Adam Smith wrote in 1776 that “divide work into narrow tasks and let focused workers do each one better and faster”. It still makes sense today, and more importantly, tomorrow.

Not convinced? Let me tell you about Stockfish. Stockfish is a chess bot, the best one. Really powerful at chess but nothing else, not something we would call “AI”, whatever that means. It actually can run on any outdated phone. Now if we play a million chess games, Stockfish on a phone versus the latest frontier models on cutting-edge data centers, how many times do the models win?

Zero.

Not once. No wins. No draws. Not even close, the gap is abysmal. Adam Smith was right from the beginning: specialists outperform generalists in all ways. Even in the AI era.

Now if a generalist contracts a specialist to execute a task, we still have to consider the cost of delegation. It’s often easier to do it yourself, as delegation has friction. It comes in two parts:

  • The finding cost: Discover the service and evaluate it before hiring it. Can I trust it?
  • The Connecting cost: Integrate the service to our system. Does it plug in easily? How do we pay?

The math is simple:

Cost of execution (diy) ≶ Cost of delegation + Cost of the task

Note: Two factors don’t show up in this equation: risk and governance. A powerful system may prefer to handle sensitive tasks itself to keep control, even at a worse price.

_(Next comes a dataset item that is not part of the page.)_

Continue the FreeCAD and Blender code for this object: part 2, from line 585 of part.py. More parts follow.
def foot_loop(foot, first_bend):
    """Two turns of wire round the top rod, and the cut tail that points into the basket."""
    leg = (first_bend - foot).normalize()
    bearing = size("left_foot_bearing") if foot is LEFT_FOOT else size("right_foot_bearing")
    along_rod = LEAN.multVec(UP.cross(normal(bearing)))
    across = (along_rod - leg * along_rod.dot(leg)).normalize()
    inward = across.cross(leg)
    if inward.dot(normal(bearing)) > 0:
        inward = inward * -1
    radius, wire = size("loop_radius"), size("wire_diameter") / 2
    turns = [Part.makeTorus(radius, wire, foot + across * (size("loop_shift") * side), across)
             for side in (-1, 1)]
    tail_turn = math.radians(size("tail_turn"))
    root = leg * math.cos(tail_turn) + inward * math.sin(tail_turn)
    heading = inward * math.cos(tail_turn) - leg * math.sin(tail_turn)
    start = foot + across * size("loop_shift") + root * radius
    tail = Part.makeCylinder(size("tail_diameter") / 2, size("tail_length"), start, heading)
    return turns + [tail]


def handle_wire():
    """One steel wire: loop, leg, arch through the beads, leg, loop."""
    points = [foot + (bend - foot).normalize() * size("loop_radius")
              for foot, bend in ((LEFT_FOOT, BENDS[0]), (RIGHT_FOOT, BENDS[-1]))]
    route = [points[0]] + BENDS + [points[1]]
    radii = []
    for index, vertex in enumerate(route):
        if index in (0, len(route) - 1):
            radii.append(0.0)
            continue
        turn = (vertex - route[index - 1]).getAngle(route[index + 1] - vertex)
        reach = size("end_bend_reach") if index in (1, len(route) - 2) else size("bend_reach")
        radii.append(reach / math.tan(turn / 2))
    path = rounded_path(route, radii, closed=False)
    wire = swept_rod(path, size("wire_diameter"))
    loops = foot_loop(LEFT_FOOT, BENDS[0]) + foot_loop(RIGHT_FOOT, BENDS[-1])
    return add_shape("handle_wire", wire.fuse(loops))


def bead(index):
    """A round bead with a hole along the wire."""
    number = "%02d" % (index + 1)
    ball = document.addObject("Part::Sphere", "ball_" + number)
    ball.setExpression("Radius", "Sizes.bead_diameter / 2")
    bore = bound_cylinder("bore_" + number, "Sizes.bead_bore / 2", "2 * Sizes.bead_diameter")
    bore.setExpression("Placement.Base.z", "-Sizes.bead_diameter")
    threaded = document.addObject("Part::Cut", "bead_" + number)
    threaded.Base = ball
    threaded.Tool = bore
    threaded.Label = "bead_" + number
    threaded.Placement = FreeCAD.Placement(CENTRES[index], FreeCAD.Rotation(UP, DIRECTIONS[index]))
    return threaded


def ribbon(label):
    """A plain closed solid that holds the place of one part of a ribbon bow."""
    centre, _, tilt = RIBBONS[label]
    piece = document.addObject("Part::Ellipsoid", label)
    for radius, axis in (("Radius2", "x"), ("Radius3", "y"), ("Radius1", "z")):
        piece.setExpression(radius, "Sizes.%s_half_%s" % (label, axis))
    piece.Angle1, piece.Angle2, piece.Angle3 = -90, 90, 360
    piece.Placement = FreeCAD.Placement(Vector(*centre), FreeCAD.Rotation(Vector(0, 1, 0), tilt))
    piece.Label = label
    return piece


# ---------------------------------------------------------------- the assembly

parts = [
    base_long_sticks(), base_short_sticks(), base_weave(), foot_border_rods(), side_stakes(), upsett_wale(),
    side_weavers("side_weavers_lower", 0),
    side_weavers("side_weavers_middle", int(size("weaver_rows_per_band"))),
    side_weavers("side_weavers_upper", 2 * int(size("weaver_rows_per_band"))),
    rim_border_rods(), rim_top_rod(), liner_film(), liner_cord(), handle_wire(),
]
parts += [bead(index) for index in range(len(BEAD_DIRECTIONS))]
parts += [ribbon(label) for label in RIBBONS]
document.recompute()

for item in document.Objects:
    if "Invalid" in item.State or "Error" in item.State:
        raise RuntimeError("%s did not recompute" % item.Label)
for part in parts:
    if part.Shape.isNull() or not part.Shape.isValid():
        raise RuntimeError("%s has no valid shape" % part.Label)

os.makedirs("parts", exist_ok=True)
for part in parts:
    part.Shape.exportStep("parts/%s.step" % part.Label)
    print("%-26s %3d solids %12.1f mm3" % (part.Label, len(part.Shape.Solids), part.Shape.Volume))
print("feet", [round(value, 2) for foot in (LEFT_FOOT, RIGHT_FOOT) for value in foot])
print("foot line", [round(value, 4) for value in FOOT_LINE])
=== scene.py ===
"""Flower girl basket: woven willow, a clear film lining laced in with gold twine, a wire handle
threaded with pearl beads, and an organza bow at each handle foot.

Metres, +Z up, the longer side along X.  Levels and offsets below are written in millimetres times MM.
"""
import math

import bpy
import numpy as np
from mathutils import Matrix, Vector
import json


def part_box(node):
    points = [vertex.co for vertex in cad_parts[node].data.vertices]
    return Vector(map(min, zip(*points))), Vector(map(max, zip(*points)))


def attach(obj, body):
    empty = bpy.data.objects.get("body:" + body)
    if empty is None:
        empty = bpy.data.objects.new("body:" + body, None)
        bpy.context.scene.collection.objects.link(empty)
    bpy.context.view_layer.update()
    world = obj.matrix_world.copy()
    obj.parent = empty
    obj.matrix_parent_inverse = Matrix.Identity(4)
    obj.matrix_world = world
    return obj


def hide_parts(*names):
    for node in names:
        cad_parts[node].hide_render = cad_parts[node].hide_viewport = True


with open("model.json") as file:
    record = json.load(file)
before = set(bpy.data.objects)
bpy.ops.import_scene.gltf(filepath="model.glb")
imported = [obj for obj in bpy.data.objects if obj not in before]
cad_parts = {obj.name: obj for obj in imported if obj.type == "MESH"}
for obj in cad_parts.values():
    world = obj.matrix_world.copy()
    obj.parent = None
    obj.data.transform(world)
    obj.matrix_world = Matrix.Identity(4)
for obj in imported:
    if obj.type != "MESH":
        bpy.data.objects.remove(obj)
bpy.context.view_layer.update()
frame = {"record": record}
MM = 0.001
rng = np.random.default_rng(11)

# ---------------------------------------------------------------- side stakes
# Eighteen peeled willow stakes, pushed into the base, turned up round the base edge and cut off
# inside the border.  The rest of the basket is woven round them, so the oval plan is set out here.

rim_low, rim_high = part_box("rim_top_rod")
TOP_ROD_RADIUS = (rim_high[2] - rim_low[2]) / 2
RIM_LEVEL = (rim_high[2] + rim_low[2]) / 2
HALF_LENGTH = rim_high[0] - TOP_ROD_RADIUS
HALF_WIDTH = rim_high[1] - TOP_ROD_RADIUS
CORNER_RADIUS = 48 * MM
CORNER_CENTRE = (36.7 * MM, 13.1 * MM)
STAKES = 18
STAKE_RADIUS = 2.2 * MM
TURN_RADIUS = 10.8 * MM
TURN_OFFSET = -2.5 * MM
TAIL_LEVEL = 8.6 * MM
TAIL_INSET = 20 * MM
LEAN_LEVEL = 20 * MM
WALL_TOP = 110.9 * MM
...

Classic make vs buy.

Conclusion
In a world where powerful AI systems will be able to do most of our jobs, there is still a path for individuals and organizations to deliver economic value. That value would not be in controlling those systems but rather in becoming the specialist that AI systems need to contract.

If you build a service that fills tax forms perfectly, regardless of what’s inside the box: AI, software, or humans, you will be better at that one thing and therefore become profitable as each additional customer has a low marginal cost.

Our goal at Manifest is to lower the delegation cost as close to zero as possible. This means building infrastructure where AIs autonomously discover, evaluate, and use specialized services. Connection and payment should be instant too. Reducing delegation friction is key to enable this new economy.

Don’t orchestrate AI, beat it at one thing.